Shares for Debt Transactions with Arms-Length
Investors
In addition to the aforementioned transactions with Mingda,
Slemko Investment Corporation, and Brian
Baker, the Corporation is pleased to announce that, subject
to the approval of the TSXV, the Corporation has agreed settle
$527,041 in outstanding secured
promissory notes originally issued by Annidis on June 25, 2013, including all interest having
accrued thereon as of November 30,
2016, by way of the completion of shares for debt
transactions pursuant to which, in exchange for the cancellation of
the outstanding secured promissory notes and the discharge of the
associated security, Annidis will issue common shares to the
respective noteholders at a conversion price of $0.05 per common share resulting in the issuance
of a total of 14,865,382 common shares (10,540,820 common shares on
account of converted principal and 4,324,562 common shares on
account of the conversion of accrued interest).
About Annidis Corporation
Annidis (TSX-V: RHA) has developed, manufactures and sells a
patented imaging platform technology based on multi-spectral
imaging.
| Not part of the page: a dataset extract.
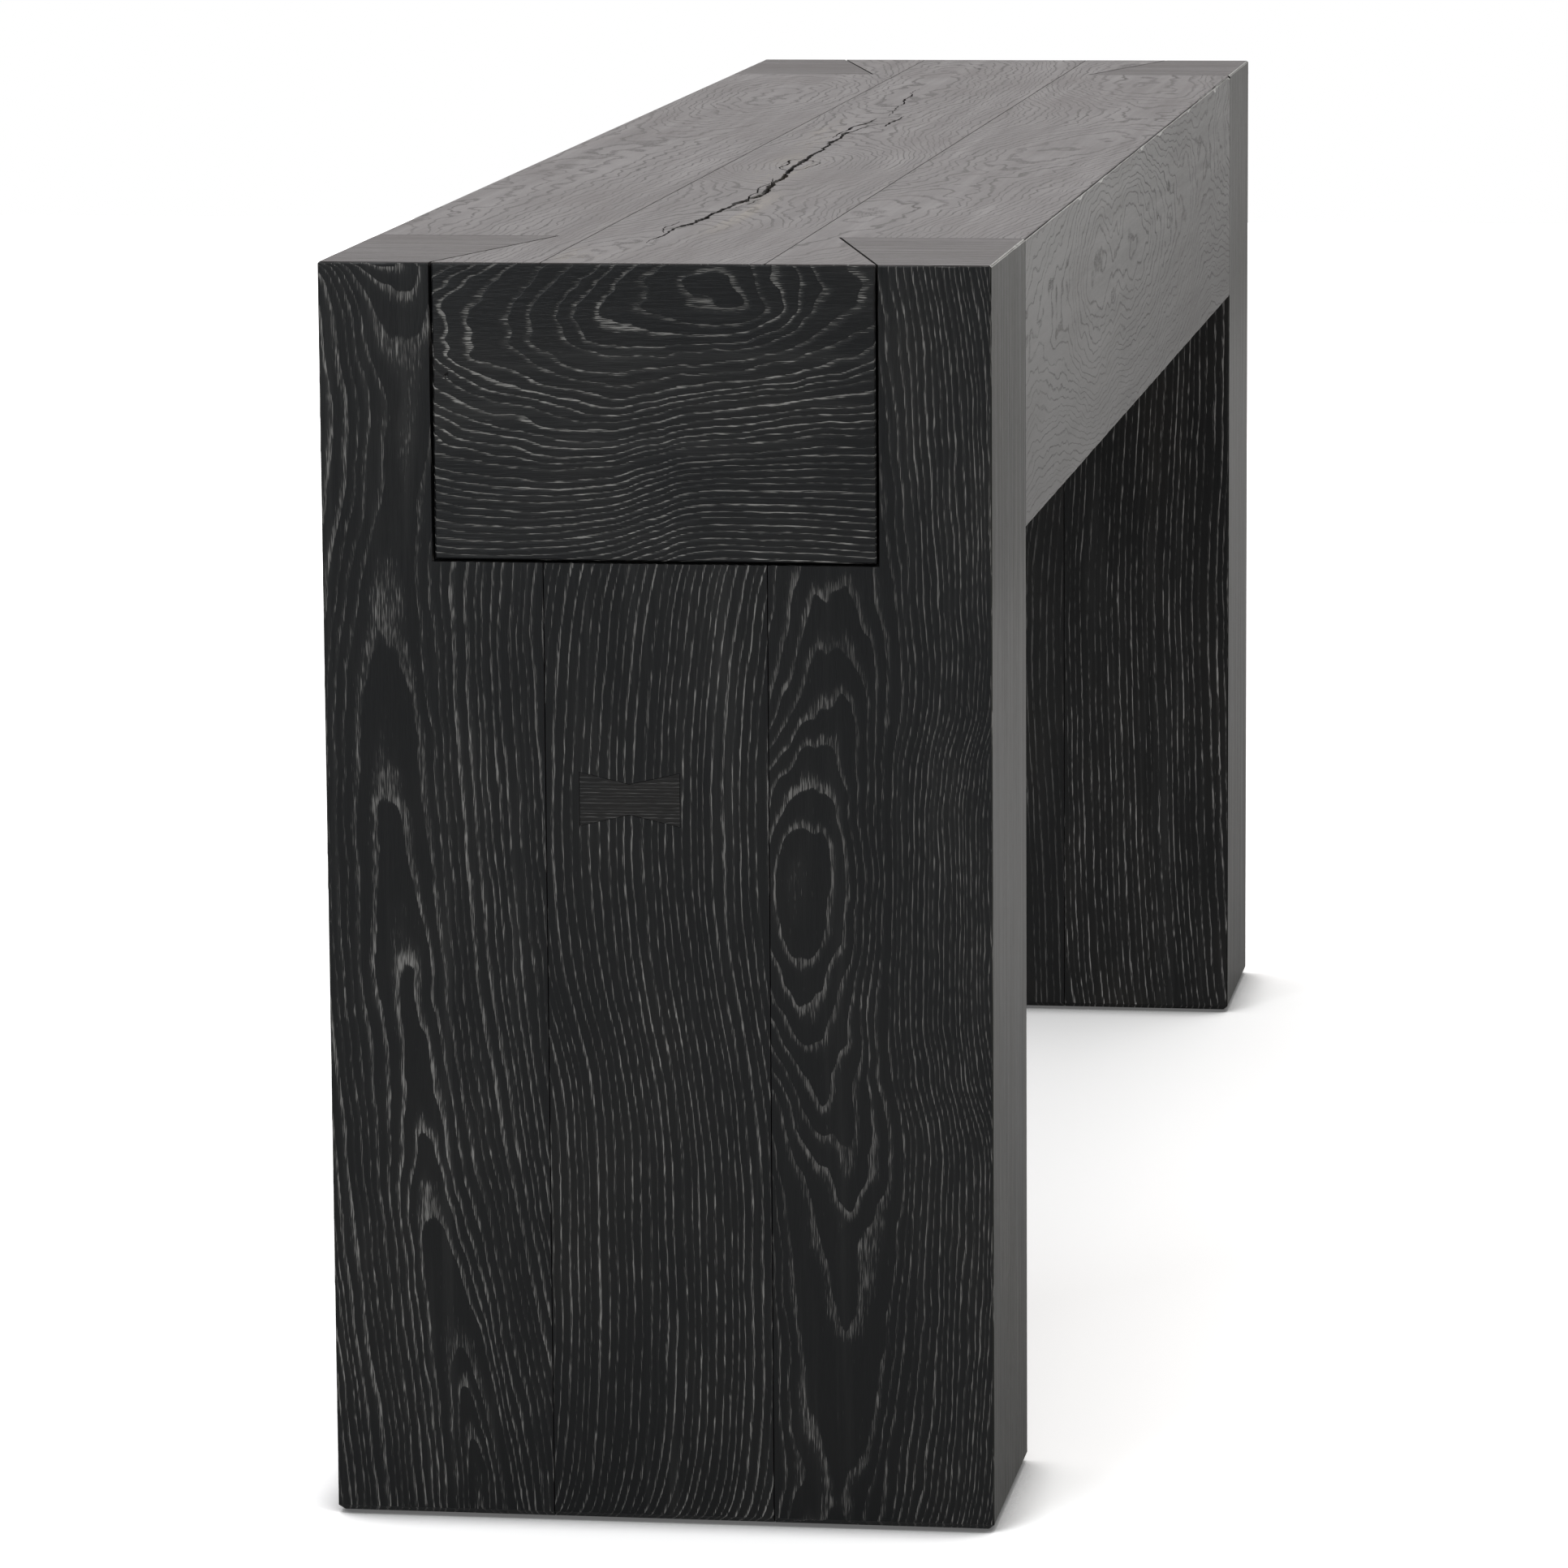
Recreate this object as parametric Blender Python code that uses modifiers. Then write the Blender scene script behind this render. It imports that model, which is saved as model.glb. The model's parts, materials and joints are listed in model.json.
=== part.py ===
"""Console table: a boxed oak beam dovetailed down into two boxed oak legs.

Frame: +X runs along the table, +Y to its rear, +Z up. The origin is on the floor, under
the middle of the table. "left" is the -X end and "front" the -Y side.
"""

import math

import bmesh
import bpy
from mathutils import Vector

# Driving dimensions, in metres
LENGTH = 1.800
DEPTH = 0.400
HEIGHT = 0.760
LEG = 0.176  # a leg's thickness along the table
BEAM = 0.176  # the beam's height
BOARD = 0.024  # every oak board
CORE_BOARD = 0.018  # ribs and bases

# The dovetail, as half widths across the table
TAIL_HALF = 0.132  # at the leg's outer face
NECK_HALF = 0.086  # at the leg's inner face, where the beam's shoulder is
TAIL_GAP = 0.0016  # the open line round the tail
CORE_REACH = 0.110  # how far the tail's core runs on into the beam

# Joints and edges
GLUE = 0.0003  # between glued faces
SEAM = 0.0006  # between the boards of one face
ARRIS = 0.0010  # the eased outer edges
FOOT_BEVEL = 0.0035  # the heavier bevel round the bottom of a leg

# Feet
CLEARANCE = 0.0020  # from the floor to the boards
BASE_RECESS = 0.0030  # from the boards' lower ends up to the base
GLIDE_RADIUS = 0.014
GLIDE_ROUND = 0.0008
NAIL_RADIUS = 0.0015
NAIL_REACH = 0.012
NAIL_HOLE = 0.0019
GLIDE_INSET = 0.060  # from a leg's side faces to a glide's centre
GLIDE_SPREAD = 0.040  # from a leg's middle to a glide's centre, along the table

# Butterfly key, let into the left leg's outer face
KEY_HALF_LENGTH = 0.030
KEY_HALF_END = 0.016
KEY_HALF_WAIST = 0.009
KEY_DEPTH = 0.009
KEY_Y = 0.0165
KEY_Z = 0.4415

PAST = 0.010  # how far a cutter runs past what it cuts
WELD = 0.000001  # points closer than this are one point
NAIL_SIDES = 12
GLIDE_SIDES = 24
RIB_X = (-0.525, -0.175, 0.175, 0.525)
LEG_RIB_Z = (0.200, 0.385)

# Places worked out from the driving dimensions
END = LENGTH / 2
SHOULDER = END - LEG
SIDE = DEPTH / 2
THIRD = DEPTH / 6
UNDERSIDE = HEIGHT - BEAM
TAPER = (TAIL_HALF - NECK_HALF) / LEG

X, Y, Z = Vector((1, 0, 0)), Vector((0, 1, 0)), Vector((0, 0, 1))
ENDS = {"left": -1, "right": 1}
SIDES = {"front": -1, "rear": 1}

for leftover in list(bpy.data.objects):
    bpy.data.objects.remove(leftover)


def collection(name):
    made = bpy.data.collections.new(name)
    bpy.context.scene.collection.children.link(made)
    return made


TABLE = collection("console_table")
CUTTERS = collection("cutters")


def material(name, colour, roughness):
    made = bpy.data.materials.new(name)
    made.use_nodes = True
    shader = made.node_tree.nodes["Principled BSDF"]
    shader.inputs["Base Color"].default_value = (*colour, 1)
    shader.inputs["Roughness"].default_value = roughness
    shader.inputs["Metallic"].default_value = 0
    return made


OAK = material("ebonised_oak", (0.020, 0.021, 0.022), 0.45)
KEY_OAK = material("ebonised_key_oak", (0.024, 0.024, 0.025), 0.55)
CORE = material("core_softwood", (0.55, 0.42, 0.27), 0.70)
NYLON = material("glide_nylon", (0.03, 0.03, 0.03), 0.50)


# ---- Shapes


def evaluated_mesh(piece):
    """A new mesh of the piece as its modifiers leave it."""
    bpy.context.view_layer.update()
    graph = bpy.context.evaluated_depsgraph_get()
    return bpy.data.meshes.new_from_object(piece.evaluated_get(graph))


def box(name, x, y, z, finish, where=None):
    """A squared piece that fills the three (low, high) ranges."""
    mesh = bpy.data.meshes.new(name)
    shape = bmesh.new()
    bmesh.ops.create_cube(shape, size=1)
    size = Vector([max(span) - min(span) for span in (x, y, z)])
    bmesh.ops.scale(shape, vec=size, verts=shape.verts)
    shape.to_mesh(mesh)
    shape.free()
    piece = bpy.data.objects.new(name, mesh)
    piece.location = [sum(span) / 2 for span in (x, y, z)]
    mesh.materials.append(finish)
    (where or TABLE).objects.link(piece)
    bpy.context.view_layer.update()
    return piece


def prism(name, outline, low, high, finish, along_x=False, where=None):
    """An outline with a thickness. It lies in X and Y and rises along Z.

    With along_x it lies in Y and Z and runs along X.
    """
    curve = bpy.data.curves.new(name, "CURVE")
    curve.dimensions = "2D"
    curve.fill_mode = "BOTH"
    curve.extrude = (high - low) / 2
    line = curve.splines.new("POLY")
    line.points.add(len(outline) - 1)
    for point, (across, up) in zip(line.points, outline):
        point.co = (across, up, 0, 1)
    line.use_cyclic_u = True
    guide = bpy.data.objects.new(name + "_outline", curve)
    CUTTERS.objects.link(guide)
    if along_x:
        guide.location = X * (low + high) / 2
        guide.rotation_euler = (math.pi / 2, 0, math.pi / 2)
    else:
        guide.location = Z * (low + high) / 2
    mesh = evaluated_mesh(guide)
    shape = bmesh.new()
    shape.from_mesh(mesh)
    bmesh.ops.remove_doubles(shape, verts=shape.verts, dist=WELD)
    bmesh.ops.recalc_face_normals(shape, faces=shape.faces)
    shape.to_mesh(mesh)
    shape.free()
    piece = bpy.data.objects.new(name, mesh)
    piece.matrix_world = guide.matrix_world
    bpy.data.objects.remove(guide)
    mesh.materials.clear()
    mesh.materials.append(finish)
    (where or TABLE).objects.link(piece)
    bpy.context.view_layer.update()
    return piece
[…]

The current RHA is a retinal screening technology used by
primary care professionals for early disease detection. The RHA is
complementary to diagnostic imaging technologies and supports the
timely identification, treatment and monitoring of a wide range of
vision threatening diseases.
Completion of the transactions contemplated herein is subject
to a number of conditions, including TSXV acceptance and
disinterested shareholder approval. The transactions cannot
close until the required disinterested shareholder approvals are
obtained. There can be no assurance that these transactions will be
completed as proposed or at all.
Neither TSX Venture Exchange nor its Regulation Services
Provider (as that term is defined in the policies of the TSX
Venture Exchange) accepts responsibility for the adequacy or
accuracy of this release.
Certain statements in this press release are forward looking
statements and are prospective in nature, including statements with
respect to the Corporation's intended use of the proceeds of the
Note. Forward‐looking statements are not based on
historical facts, but rather on current expectations and
projections about future events, and are therefore subject to risks
and uncertainties which could cause actual results to differ
materially from the future results expressed or implied by the
forward‐looking statements. These statements
generally can be identified by the use of
forward‐looking words such as "may", "should",
"will", "could", "intend", "estimate", "plan", "anticipate",
"expect", "believe" or "continue", or the negative thereof or
similar variations. Such statements are qualified in their entirety
by the inherent risks and uncertainties surrounding future
expectations. Such forward‐looking statements should
therefore be construed in light of such factors, and the
Corporation is not under any obligation, and expressly disclaims
any intention or obligation, to update or revise any
forward‐looking statements, whether as a result of
new information, future events or otherwise.